Simultaneously, the higher Mean K value of patients with decreased renal function may be partially due to interstitial fibrosis. The higher cell density and collagen deposition may result in lower ADC values in renal allografts [35]. This characteristic showed that DKI parameters have broad clinical application prospects in the non-invasive screening of renal allografts' function at various stages. The Mean K in the cortex had a sensitivity of 87% and a specificity of 100% when 0.491 was used as the cutoff value for predicting impaired allograft activity..

There are limitations to this study. First, the number of patients with normal eGFR was small. Moreover, it limits the accuracy of ROC curves. Second, not all the patients were performed biopsy in this study to analyze the quantitative correlation between histopathologic results and DKI parameters.
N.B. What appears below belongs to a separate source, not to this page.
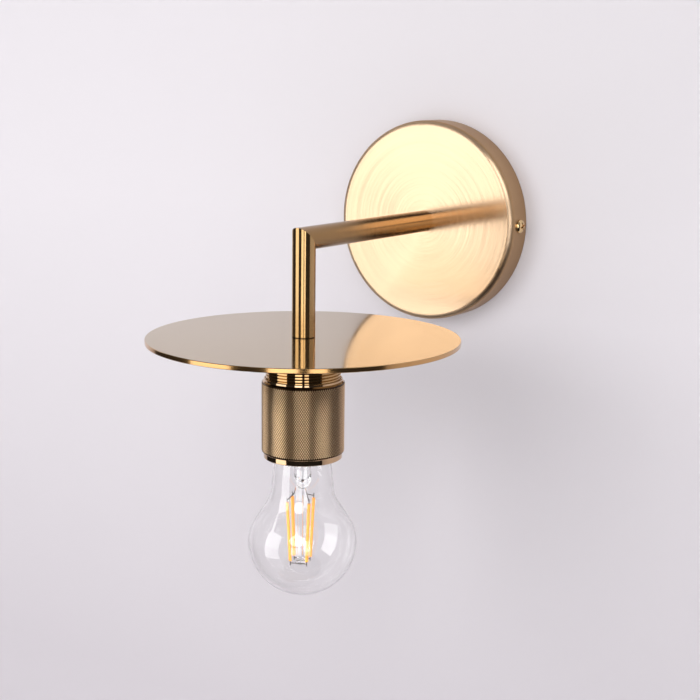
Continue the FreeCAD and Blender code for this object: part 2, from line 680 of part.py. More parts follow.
# ---- Bulb ----------------------------------------------------------------------------------------
def bulb_solid(inset):
    """Solid inside the bulb's skin, inset from it, from the globe's pole up to the seat in the cap."""
    globe, shoulder, hollow = GLOBE_R - inset, SHOULDER_R - inset, CONCAVE_R + inset
    steep, shallow = math.radians(SHOULDER_ANGLE), math.radians(NECK_ANGLE)

    def on_arc(centre, radius, angle):
        return centre[0] + radius * math.cos(angle), centre[1] + radius * math.sin(angle)

    globe_centre = (0, GLOBE_CENTRE)
    shoulder_centre = (GLOBE_R - SHOULDER_R, GLOBE_CENTRE)
    flank_low = on_arc(shoulder_centre, shoulder, steep)
    flank_high = (flank_low[0] - CONE_RUN * math.sin(steep), flank_low[1] + CONE_RUN * math.cos(steep))
    hollow_centre = on_arc(flank_high, hollow, steep)
    neck_low = on_arc(hollow_centre, hollow, math.pi + shallow)
    neck_top = NECK_END - inset
    neck_high = (neck_low[0] - (neck_top - neck_low[1]) * math.tan(shallow), neck_top)
    seat_r = GLASS_SEAT_R - inset
    return lathe((0, GLOBE_CENTRE - globe),
                 (on_arc(globe_centre, globe, -math.pi / 4), (globe, GLOBE_CENTRE)),
                 (on_arc(shoulder_centre, shoulder, steep / 2), flank_low), flank_high,
                 (on_arc(hollow_centre, hollow, math.pi + (steep + shallow) / 2), neck_low), neck_high,
                 ((neck_high[0] - 0.8, neck_high[1] + 1.3), (seat_r + 0.1, neck_high[1] + 1.9)),
                 (seat_r, GLASS_TOP), (0, GLASS_TOP))


def bulb_glass():
    inside = bulb_solid(GLASS_WALL)
    mouth = rod(GLASS_SEAT_R - GLASS_WALL, 4, V(0, 0, GLASS_TOP - 1))
    return to_lamp(bulb_solid(0).cut(inside).cut(mouth))


def bulb_cap():
    """Thin metal cap shell, narrowing to the insulator."""
    wall, rim = CAP_WALL, 11.4
    return to_lamp(lathe((rim, CAP_TOP), (12.0, CAP_TOP), (CAP_R, CAP_TOP - 1.2), (CAP_R, CAP_END),
                         (CAP_R - wall, CAP_END), (CAP_R - wall, CAP_TOP - 1.35),
                         (12.0 - wall / 2, CAP_TOP - wall), (rim, CAP_TOP - wall)))


def bulb_insulator():
    """Black glass cone between the cap shell and the centre contact."""
    return to_lamp(lathe((0, CONTACT_SEAT), (5.4, CONTACT_SEAT), (6.2, CONTACT_SEAT - 0.4), (11.35, CAP_TOP),
                         (11.35, CAP_TOP - 1.6), (0, CAP_TOP - 1.6)))


def bulb_contact():
    """Centre contact button."""
    base = CONTACT_SEAT + 0.1
    rise = CONTACT_TOP - base
    flat_r = CONTACT_R * 0.35
    return to_lamp(lathe((0, base), (CONTACT_R, base), (CONTACT_R, base + rise * 0.35),
                         ((CONTACT_R * 0.7, base + rise * 0.85), (flat_r, CONTACT_TOP)), (0, CONTACT_TOP)))


def bulb_driver():
    """Small driver board in the cap with its capacitor."""
    board = rod(10.6, 1.0, V(0, 0, -103.5))
    capacitor = rod(2.6, 6.5, V(3.5, 0, -110.0))
    coil = rod(2.2, 4.0, V(-4.5, 1.5, -107.5))
    return to_lamp(board.fuse(capacitor).fuse(coil).removeSplitter())


def to_mount(shape):
    """Moves a solid made about Z onto the bulb's filament mount."""
    moved = shape.copy()
    moved.translate(V(MOUNT_SHIFT[0], MOUNT_SHIFT[1] - REACH, 0))
    return moved


def bulb_stem():
    """Glass stem: flared foot in the neck, tube and rounded pinch."""
    foot, bore = GLASS_TOP - 0.5, STEM_R - STEM_WALL
    seat_r = GLASS_SEAT_R - GLASS_WALL
    low = STEM_PINCH
    outer_end = ((STEM_R * 0.86, low + 3.0), (STEM_R * 0.45, low))
    inner_end = ((bore * 0.75, low + 5.4), (bore, low + 9.0))
    return to_lamp(lathe((STEM_R, foot - 6.0), (STEM_R, low + 7.5), outer_end, (0, low),
                         (0, low + 3.4), inner_end, (bore, foot - 5.0),
                         (seat_r - 0.6, foot), (seat_r, foot), (seat_r, foot - 0.6)))


def mount_rod():
    """Glass rod under the stem with a thick button at its end, which carries the filaments' lower wires."""
    top = STEM_PINCH - 0.05
    button_r, button_top = ROD_R * 1.9, ROD_END + 3.4
    rounded = ((button_r * 0.95, ROD_END + 0.4), (button_r, ROD_END + 1.2))
    return to_mount(lathe((0, ROD_END), (button_r * 0.8, ROD_END), rounded,
                          (button_r, button_top - 1.0), (ROD_R, button_top), (ROD_R, top), (0, top)))


def filament_spot(index, radius):
    """Where a filament's centre line meets a circle of this radius about the mount."""
    angle = math.radians(FILAMENT_TURN + 360.0 * index / FILAMENTS)
    return radius * math.cos(angle), radius * math.sin(angle)


def filament_ends(index, extra=0.0):
    """Top and bottom points of a filament's centre line, each moved outwards along it by extra."""
    top = V(*filament_spot(index, FILAMENT_TOP_R), FILAMENT_TOP)
    end = V(*filament_spot(index, FILAMENT_END_R), FILAMENT_TOP - FILAMENT_LENGTH)
    along = (end - top).normalize()
    return top - along * extra, end + along * extra


def led_filament(index):
    """Phosphor-coated stick with rounded long edges."""
    top, end = filament_ends(index)
    half_w, half_t = FILAMENT_W / 2, FILAMENT_THICK / 2
    stick = box((-half_w, -half_t, 0), (half_w, half_t, (end - top).Length))
    long_edges = [e for e in stick.Edges if abs(e.tangentAt(e.FirstParameter).z) > 0.9]
    stick = stick.makeFillet(FILAMENT_THICK * 0.38, long_edges)
    stick.rotate(ORIGIN, Z_AXIS, FILAMENT_TURN + 360.0 * index / FILAMENTS + 90)
    turn = FreeCAD.Rotation(Z_AXIS, end - top)
    stick.Placement = FreeCAD.Placement(top, turn).multiply(stick.Placement)
    return to_mount(stick)


def linked_pair(pair, end_index, hub_height):
    """Tabs of two neighbouring filaments and the link wires from a point beside the rod to them."""
    tabs = []
    for i in pair:
        inner = filament_ends(i, TAB_GAP)[end_index]
        tip = filament_ends(i, TAB_GAP + TAB_LENGTH)[end_index]
        tabs.append((inner, tip))
    between = tabs[0][1] + tabs[1][1]
    hub = V(between.x, between.y, 0).normalize() * LINK_HUB_R + V(0, 0, hub_height)
    links = [(hub, inner + (tip - inner) * LINK_OUT) for inner, tip in tabs]
    return hub, tabs + links


def filament_leads():
    """Metal in the bulb: tabs on the filaments, links between them, and the two leads under the stem."""
    solids = []
    for pair in ((1, 2), (3, 0)):
        hub, wires = linked_pair(pair, 0, UPPER_HUB)
        lead_top = V(hub.x * 0.8, hub.y * 0.8, STEM_PINCH - 0.4)
        solids.append(join_wires([(lead_top, hub)] + wires))
    for pair in ((0, 1), (2, 3)):
        hub, wires = linked_pair(pair, 1, LOWER_HUB)
        solids.append(join_wires(wires))
    return to_mount(Part.makeCompound(solids))


def join_wires(wires):
    """One solid from straight bits of wire that meet or cross, with a bead where each bit starts."""
    joined = None
    for start, end in wires:
        bit = rod(LEAD_R, (end - start).Length, start, end - start)
        bit = bit.fuse(Part.makeSphere(LEAD_R * 1.02, start))
        joined = bit if joined is None else joined.fuse(bit)
    return joined


# ---- All sub-parts -------------------------------------------------------------------------------
def sub_parts():
    """Every sub-part by its node's name."""
    parts = {
        "wall_plate": wall_plate(),
        "wall_bracket": wall_bracket(),
        "side_screw_right": side_screw(1),
        "side_screw_left": side_screw(-1),
        "arm_nipple": arm_nipple(),
        "arm_washer": arm_washer(),
        "arm_earth_tag": arm_earth_tag(),
        "arm_lock_washer": arm_lock_washer(),
        "arm_nut": arm_nut(),
        "strap_earth_tag": strap_earth_tag(),
        "earth_spacer": earth_spacer(),
        "earth_screw": earth_screw(),
        "earth_wire": earth_wire(),
        "terminal_block": terminal_block(),
        "terminal_barrel_live": terminal_barrel(1),
        "terminal_barrel_neutral": terminal_barrel(-1),
        "terminal_screws": terminal_screws(),
        "block_screw": block_screw(),
        "arm_tube": arm_tube(),
        "drop_tube": drop_tube(),
        "disc_shade": disc_shade(),
        "drop_nipple": drop_nipple(),
        "holder_lock_washer": holder_lock_washer(),
        "holder_nut": holder_nut(),
        "threaded_barrel": threaded_barrel(),
        "ceramic_insert": ceramic_insert(),
        "insert_grub_screws": insert_grub_screws(),
        "live_post": terminal_post(-1, LIVE_RIVET_X),
        "neutral_post": terminal_post(1, NEUTRAL_RIVET_X),
        "post_screws": post_screws(),
        "screw_shell": screw_shell(),
        "contact_tongue": contact_tongue(),
        "live_wire": lamp_wire(-1),
        "neutral_wire": lamp_wire(1),
        "insulating_liner": insulating_liner(),
        "knurled_sleeve": knurled_sleeve(),
        "bulb_glass": bulb_glass(),
        "bulb_cap": bulb_cap(),
        "bulb_insulator": bulb_insulator(),
        "bulb_contact": bulb_contact(),
        "bulb_driver": bulb_driver(),
        "bulb_stem": bulb_stem(),
        "mount_rod": mount_rod(),
        "filament_leads": filament_leads(),
    }
    for i in range(FILAMENTS):
        parts[f"led_filament_{i + 1}"] = led_filament(i)
    return parts


def main():
    os.makedirs("parts", exist_ok=True)
    for name, shape in sub_parts().items():
        solids = len(shape.Solids)
        print(f"{name}: {solids} solid(s), valid {shape.isValid()}, {shape.Volume:.1f} mm3")
        shape.exportStep(f"parts/{name}.step")


main()
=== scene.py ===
import math

import bmesh
import bpy
from mathutils import Matrix, Vector


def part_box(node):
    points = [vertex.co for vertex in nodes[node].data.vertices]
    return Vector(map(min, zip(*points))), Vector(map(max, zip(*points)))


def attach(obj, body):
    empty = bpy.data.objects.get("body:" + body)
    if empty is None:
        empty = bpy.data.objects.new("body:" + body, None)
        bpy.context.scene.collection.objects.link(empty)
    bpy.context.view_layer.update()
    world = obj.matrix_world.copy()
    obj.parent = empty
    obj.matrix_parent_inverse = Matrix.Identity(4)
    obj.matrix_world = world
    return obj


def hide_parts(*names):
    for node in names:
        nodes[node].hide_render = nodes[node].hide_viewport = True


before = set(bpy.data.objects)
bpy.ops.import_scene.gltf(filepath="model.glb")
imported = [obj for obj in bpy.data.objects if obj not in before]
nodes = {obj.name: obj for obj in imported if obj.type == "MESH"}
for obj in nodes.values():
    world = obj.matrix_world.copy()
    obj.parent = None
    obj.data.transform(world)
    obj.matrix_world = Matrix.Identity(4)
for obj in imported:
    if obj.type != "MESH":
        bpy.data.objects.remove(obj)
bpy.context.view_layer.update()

# ---- Places and sizes, in metres -----------------------------------------------------------------
MM = 0.001
ORIGIN = (0.0, 0.0, 0.0)
LAMP = (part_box("disc_shade")[0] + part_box("disc_shade")[1]) / 2
LAMP_POINT = (LAMP.x, LAMP.y, 0.0)
ROD_POINT = (LAMP.x - 1.0 * MM, LAMP.y - 0.6 * MM, 0.0)
CREASE = 35

PLATE_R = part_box("wall_plate")[1].x
PLATE_RIM_R = PLATE_R - 0.9 * MM
PLATE_FLAT_R = PLATE_R - 3.1 * MM
DISC_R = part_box("disc_shade")[1].x
DISC_EDGE_R = DISC_R - 0.35 * MM
DISC_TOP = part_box("disc_shade")[1].z

BARREL_TOP, BARREL_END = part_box("threaded_barrel")[1].z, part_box("threaded_barrel")[0].z
BARREL_R = 20.45 * MM
BARREL_BORE_R = 18.0 * MM
BARREL_FLOOR = BARREL_TOP - 2.0 * MM
BARREL_CHAMFER = 0.5 * MM
BARREL_PITCH = 1.6 * MM
BARREL_THREAD_DEPTH = 0.6 * MM
BARREL_THREAD_TOP = BARREL_TOP - 2.2 * MM
BARREL_THREAD_END = BARREL_END + 0.6 * MM
BARREL_SIDES = 160
NIPPLE_HOLE_R = 5.15 * MM
GRUB_HOLE_R = 1.5 * MM
GRUB_HEIGHT = -84.0 * MM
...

So, although we confirmed that the DKI model was associated with the changes of eGFR and can assess CAI to some extent, if the DKI model can evaluate CAI evolution more accurately before the change of eGFR, it still needs to be studied. In the future, we aim to perform a more extensive sample size research to explore if the micro-changes detected by the DKI model can stand for the change of CAI more accurately, even earlier than eGFR.

Conclusions

In conclusion, the non-invasive KI model was closely associated with the eGFR as allograft injury progresses, as renal perfusion might be reduced. The parameter MK of the renal cortex can non-invasively assess CAI to some extent. The DKI technique is correlated with eGFR and can be expected to be a non-invasive method to evaluate CAI potentially.